*Work to do*. Extract the listing below in full, unchanged.

━━━

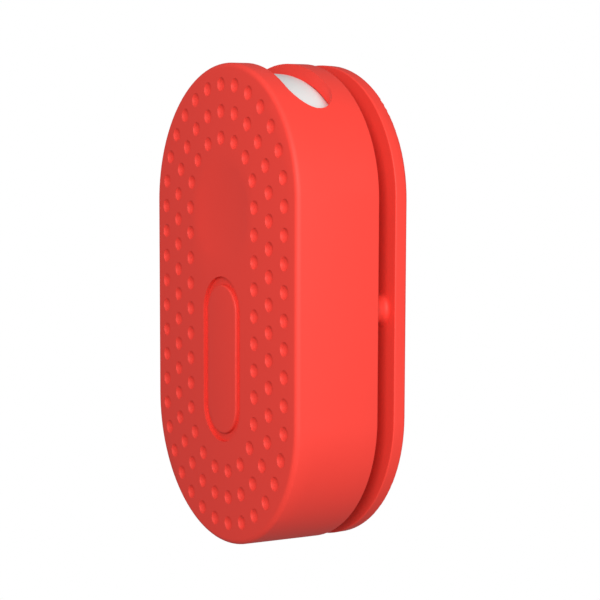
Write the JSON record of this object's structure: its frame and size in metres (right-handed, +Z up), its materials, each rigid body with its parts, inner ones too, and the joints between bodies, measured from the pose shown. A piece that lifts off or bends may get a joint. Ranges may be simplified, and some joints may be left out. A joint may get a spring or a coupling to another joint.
{
  "type": "tracker_tag_in_strap_holder",
  "caption": "Tracker tag with a coin cell, push button and key-ring hole, in a dimpled silicone holder whose back plate and posts clip it onto a collar or strap",
  "frame": {"origin": "middle of the strap gap between the sleeve and the back plate", "axes": "+Z up along the tag towards its key-ring hole, front face towards -Y, +X to the right seen from the front"},
  "size_m": [0.0314, 0.0141, 0.055],
  "materials": {
    "silicone": "satin",
    "case": "satin",
    "seal": "matte",
    "membrane": "matte",
    "steel": "brushed",
    "switch_plastic": "matte",
    "board": "satin",
    "tin": "satin",
    "chip": "matte",
    "ceramic": "matte",
    "copper": "satin",
    "cell_steel": "satin",
    "gold": "satin",
    "brass": "satin"
  },
  "bodies": {
    "sleeve": {"silicone_sleeve": "silicone", "back_plate": "silicone", "strap_posts": "silicone", "pad_web": "silicone"},
    "pad": {"press_pad": "silicone"},
    "tag": {"front_shell": "case", "rear_lid": "case", "lid_seal": "seal", "vent_membrane": "membrane", "loop_liner": "steel", "button_seal": "seal", "switch_body": "switch_plastic", "switch_dome": "steel", "circuit_board": "board", "shield_can": "tin", "radio_chip": "chip", "ranging_chip": "chip", "crystal": "tin", "chip_antenna": "ceramic", "patch_antenna": "ceramic", "motion_chip": "chip", "capacitors": "ceramic", "loop_coil": "copper", "board_screws": "steel", "cell_can": "cell_steel", "cell_gasket": "seal", "cell_cap": "cell_steel", "battery_tray": "case", "tray_latch": "steel", "positive_contact": "gold", "negative_contact": "gold", "sounder_plate": "brass", "sounder_ceramic": "ceramic", "sounder_pins": "gold"},
    "button": {"button_cap": "case", "switch_plunger": "switch_plastic"}
  },
  "joints": [
    {"name": "pad_press", "type": "slide", "parent": "sleeve", "child": "pad", "axis": [0, 1, 0], "range_m": [0, 0.00035], "stiffness_N_per_m": 1500, "deforming": ["pad_web"]},
    {"name": "tag_slide", "type": "slide", "parent": "sleeve", "child": "tag", "axis": [0, 0, 1], "range_m": [0, 0.056], "deforming": ["silicone_sleeve"]},
    {"name": "button_press", "type": "slide", "parent": "tag", "child": "button", "axis": [0, 1, 0], "range_m": [0, 0.00035], "deforming": ["switch_dome"]}
  ],
  "couplings": [
    {"joint": "button_press", "follows": "pad_press", "ratio": 1}
  ]
}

━━━

*Response for this exercise*.
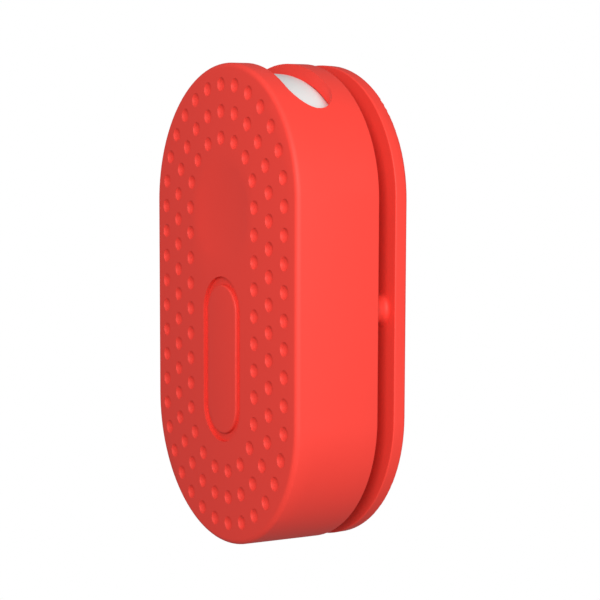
Write the JSON record of this object's structure: its frame and size in metres (right-handed, +Z up), its materials, each rigid body with its parts, inner ones too, and the joints between bodies, measured from the pose shown. A piece that lifts off or bends may get a joint. Ranges may be simplified, and some joints may be left out. A joint may get a spring or a coupling to another joint.
{
  "type": "tracker_tag_in_strap_holder",
  "caption": "Tracker tag with a coin cell, push button and key-ring hole, in a dimpled silicone holder whose back plate and posts clip it onto a collar or strap",
  "frame": {"origin": "middle of the strap gap between the sleeve and the back plate", "axes": "+Z up along the tag towards its key-ring hole, front face towards -Y, +X to the right seen from the front"},
  "size_m": [0.0314, 0.0141, 0.055],
  "materials": {
    "silicone": "satin",
    "case": "satin",
    "seal": "matte",
    "membrane": "matte",
    "steel": "brushed",
    "switch_plastic": "matte",
    "board": "satin",
    "tin": "satin",
    "chip": "matte",
    "ceramic": "matte",
    "copper": "satin",
    "cell_steel": "satin",
    "gold": "satin",
    "brass": "satin"
  },
  "bodies": {
    "sleeve": {"silicone_sleeve": "silicone", "back_plate": "silicone", "strap_posts": "silicone", "pad_web": "silicone"},
    "pad": {"press_pad": "silicone"},
    "tag": {"front_shell": "case", "rear_lid": "case", "lid_seal": "seal", "vent_membrane": "membrane", "loop_liner": "steel", "button_seal": "seal", "switch_body": "switch_plastic", "switch_dome": "steel", "circuit_board": "board", "shield_can": "tin", "radio_chip": "chip", "ranging_chip": "chip", "crystal": "tin", "chip_antenna": "ceramic", "patch_antenna": "ceramic", "motion_chip": "chip", "capacitors": "ceramic", "loop_coil": "copper", "board_screws": "steel", "cell_can": "cell_steel", "cell_gasket": "seal", "cell_cap": "cell_steel", "battery_tray": "case", "tray_latch": "steel", "positive_contact": "gold", "negative_contact": "gold", "sounder_plate": "brass", "sounder_ceramic": "ceramic", "sounder_pins": "gold"},
    "button": {"button_cap": "case", "switch_plunger": "switch_plastic"}
  },
  "joints": [
    {"name": "pad_press", "type": "slide", "parent": "sleeve", "child": "pad", "axis": [0, 1, 0], "range_m": [0, 0.00035], "stiffness_N_per_m": 1500, "deforming": ["pad_web"]},
    {"name": "tag_slide", "type": "slide", "parent": "sleeve", "child": "tag", "axis": [0, 0, 1], "range_m": [0, 0.056], "deforming": ["silicone_sleeve"]},
    {"name": "button_press", "type": "slide", "parent": "tag", "child": "button", "axis": [0, 1, 0], "range_m": [0, 0.00035], "deforming": ["switch_dome"]}
  ],
  "couplings": [
    {"joint": "button_press", "follows": "pad_press", "ratio": 1}
  ]
}